42 N.Y.2d 324 (1977)
Landmark preservation laws are constitutional as long as they allow a property owner a reasonable return on the privately created ingredient of the property’s value, even if the owner is not allowed to exploit the property to its fullest potential.
Summary
Penn Central, owner of Grand Central Terminal, challenged New York City’s landmark preservation law after being denied permission to build an office tower above the terminal. Penn Central argued that the landmark designation constituted a taking without just compensation. The court upheld the law, finding that it allowed Penn Central a reasonable return on the terminal as it was, and the transferable development rights (TDRs) offered provided additional compensation for the inability to build upward. The court reasoned that society contributed significantly to the terminal’s value, and Penn Central was not entitled to profit solely from this societal investment.
Facts
Grand Central Terminal was designated a landmark in 1967 under New York City’s landmark preservation law. Penn Central, the terminal’s owner, sought to build an office tower above the terminal but was denied a permit by the Landmarks Preservation Commission. Penn Central argued that the landmark designation deprived them of the ability to exploit the air rights above the terminal, constituting a taking of their property.
Procedural History
Penn Central filed suit in New York State court, seeking a declaration that the landmark preservation law was unconstitutional as applied to the terminal. The trial court ruled in favor of Penn Central. The Appellate Division reversed, upholding the law. Penn Central appealed to the New York Court of Appeals.
Issue(s)
Whether New York City’s landmark preservation law, as applied to Grand Central Terminal, constituted a taking of Penn Central’s property without just compensation in violation of the Fifth and Fourteenth Amendments?
Holding
No, because the landmark preservation law allows Penn Central a reasonable return on its property and the transferable development rights provide reasonable compensation for any loss of development potential, there is no taking.
Court’s Reasoning
The court emphasized that government regulation is invalid if it denies a property owner all reasonable return, but there is no constitutional guarantee that the return include all attributes, incidental influences, or contributing external factors derived from the social complex in which the property rests. The court highlighted the significant public investment in the terminal and the surrounding area. “It is enough, for the limited purposes of a landmarking statute, albeit it is also essential, that the privately created ingredient of property receive a reasonable return. It is that privately created and privately managed ingredient which is the property on which the reasonable return is to be based.”
The court distinguished this case from zoning cases, noting that landmark regulation is not designed to further a general community plan but to preserve a single piece of property. It also noted that this was not an eminent domain case requiring just compensation. The court found that Penn Central could still derive reasonable income from the terminal as a transportation hub and through its other real estate holdings in the area which benefited from the terminal’s presence.
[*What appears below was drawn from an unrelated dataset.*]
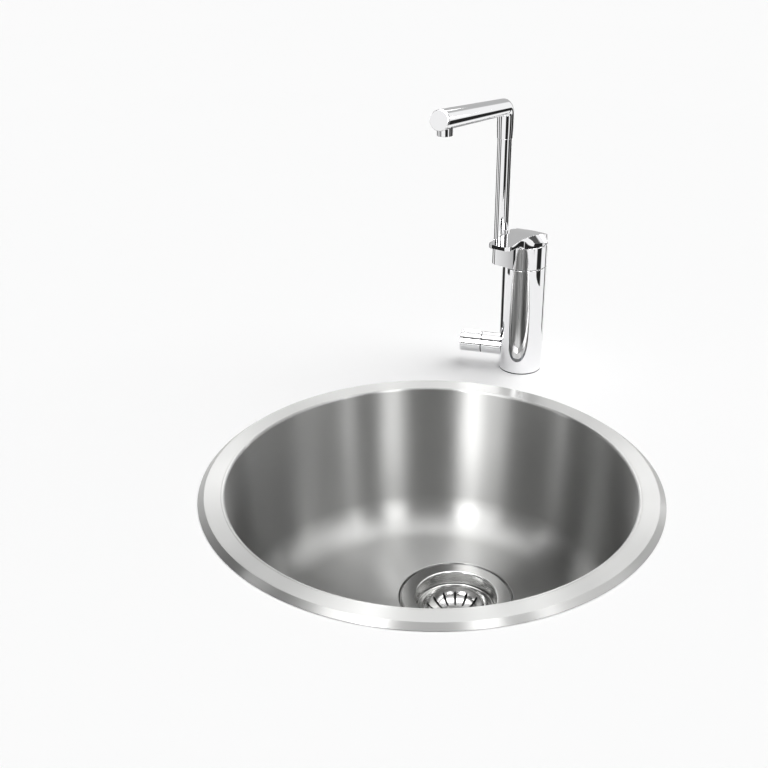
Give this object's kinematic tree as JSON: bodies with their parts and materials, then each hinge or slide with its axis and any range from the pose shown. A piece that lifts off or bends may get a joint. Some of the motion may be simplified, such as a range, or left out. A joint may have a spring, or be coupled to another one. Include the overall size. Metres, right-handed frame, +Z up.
{
  "type": "sink with mixer tap",
  "caption": "Round inset steel sink with a basket strainer waste, and a lever mixer tap with a swivel spout beside it.",
  "frame": {"origin": "centre of the bowl's rim, on the worktop's surface", "axes": "+Z up, +Y from the user towards the wall, so the tap stands at +Y"},
  "size_m": [0.44, 0.5142, 0.5773],
  "materials": {
    "satin_steel": "satin pressed stainless sheet",
    "polished_steel": "polished stainless",
    "zinc_steel": "zinc-plated",
    "chrome_tap": "polished chrome plate",
    "brass_fittings": "machined",
    "black_rubber": "matt",
    "bitumen": "matt felted pad",
    "grey_plastic": "moulded",
    "white_plastic": "moulded",
    "black_plastic": "moulded"
  },
  "bodies": {
    "fixed": {"bowl": "satin_steel", "rim_seal": "black_rubber", "clamp_rail": "zinc_steel", "clamps": "zinc_steel", "clamp_screws": "zinc_steel", "sound_pad": "bitumen", "strainer_cup": "polished_steel", "flange_seal": "black_rubber", "housing_seal": "black_rubber", "waste_housing": "grey_plastic", "waste_screw": "polished_steel", "base_gasket": "black_rubber", "tap_body": "chrome_tap", "inlet_nipples": "brass_fittings", "mounting_shank": "brass_fittings", "shank_rubber_washer": "black_rubber", "shank_steel_washer": "zinc_steel", "shank_nut": "brass_fittings", "joint_ring": "black_plastic", "tap_head": "chrome_tap", "index_marks": "black_plastic", "cartridge_seal": "black_rubber", "cartridge": "white_plastic", "cartridge_nut": "brass_fittings", "swivel_bush": "white_plastic", "valve_stub": "chrome_tap", "valve_works": "brass_fittings"},
    "spout": {"spout_riser": "chrome_tap", "riser_orings": "black_rubber", "spout_arm": "chrome_tap", "spout_end_cap": "chrome_tap", "aerator_collar": "chrome_tap", "aerator_insert": "white_plastic"},
    "lever_base": {"lever_carrier": "brass_fittings", "lever_pin": "polished_steel"},
    "lever": {"lever": "chrome_tap"},
    "valve_knob": {"valve_stem": "brass_fittings", "valve_knob": "chrome_tap"},
    "basket": {"strainer_basket": "polished_steel", "basket_post": "polished_steel", "basket_plug": "black_rubber", "basket_nut": "polished_steel"}
  },
  "joints": [
    {"name": "spout_swivel", "type": "hinge", "parent": "fixed", "child": "spout", "pos_m": [0.07503, 0.26724, 0.1515], "axis": [0, 0, 1], "range_deg": [-60, 60]},
    {"name": "lever_turn", "type": "hinge", "parent": "fixed", "child": "lever_base", "pos_m": [0.10239, 0.2658, 0.1505], "axis": [0, 0, 1], "range_deg": [-5, 35]},
    {"name": "lever_lift", "type": "hinge", "parent": "lever_base", "child": "lever", "pos_m": [0.10875, 0.27598, 0.1534], "axis": [-0.848, 0.5299, 0], "range_deg": [0, 15]},
    {"name": "valve_turn", "type": "hinge", "parent": "fixed", "child": "valve_knob", "pos_m": [0.10239, 0.2658, 0.025], "axis": [-0.9703, 0.2419, 0], "range_deg": [0, 90]},
    {"name": "basket_lift", "type": "slide", "parent": "fixed", "child": "basket", "axis": [0, 0, 1], "range_m": [0, 0.08]}
  ]
}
The transferable development rights (TDRs) were also a key factor. While acknowledging the imperfections in the TDR program, the court held that the availability of these rights provided reasonable compensation for the lost development potential above the terminal. “If the substitute rights received provide reasonable compensation for a landowner forced to relinquish development rights on a landmark site, there has been no deprivation of due process. The compensation need not be the ‘just’ compensation required in eminent domain, for there has been no attempt to take property.”
The court distinguished this case from Fred F. French Investing Co. v. City of New York, 39 N.Y.2d 587 (1976), where the development rights were rendered valueless. Here, the court found that Penn Central could transfer its development rights to nearby properties it owned, making the regulation reasonable.